Other costs may need to be added as well such as rents and mortgages, social care costs as well as pension taxes.

How affordable is this?

The current state pension is £9,627.80 as of 2022/23. This goes a long way towards the overall pension pot, however according to the PLSA, to achieve the ‘comfortable’ level of retirement, you would need to accumulate a pension pot worth £590,000.

The average person’s pension pot, however, after saving through their life only stands at £55,900 and around 70% of 35–54-year-old self-employed savers have less than £25,000 saved in their pensions.

Nevertheless, by combining the full state pension and workplace pension, the ‘minimum’ standard is achievable, with around three-quarters of employees expected the reach this level. 

What next?

Retirement planning is very important, and the earlier you start, the better off you will be in the future.

One perspective is to consider how much you want to have at the point of retirement. To maintain your current lifestyle, you will want to have saved around 3 times your earnings by your 30s, 6 times by your 50s and 8 times your earnings by your 60s.

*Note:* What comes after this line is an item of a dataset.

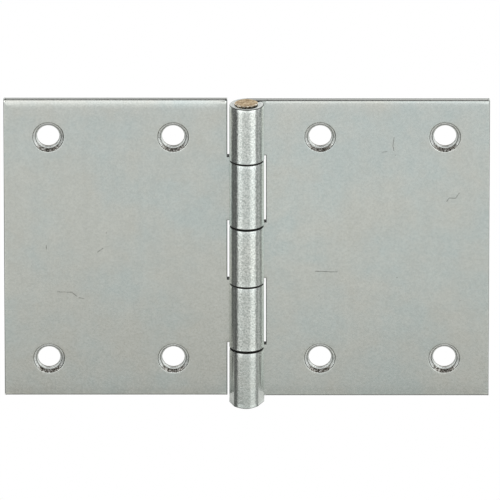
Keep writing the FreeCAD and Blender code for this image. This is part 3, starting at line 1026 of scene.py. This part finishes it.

Alternatively, you can consider what percentage of your earnings to put away looking to steadily increase the cut for your pension as you progress in life, possibly, 10% in your 20s, 20% in your 40s, 25% in your 50s etc.

Fundamentally, however, making sure you are educated on retirement planning is the most crucial first step. According to the PLSA, around 77% of savers don’t know how much they will need in retirement and according to the UK Financial Capability Survey in 2015, 51% of people primarily focus on the current situation at the expense of their future.

As such, properly informing yourself is the crucial first step.

Talk to one of our expert financial advisors today, to discuss your pension planning and achieving your ideal retirement outlook.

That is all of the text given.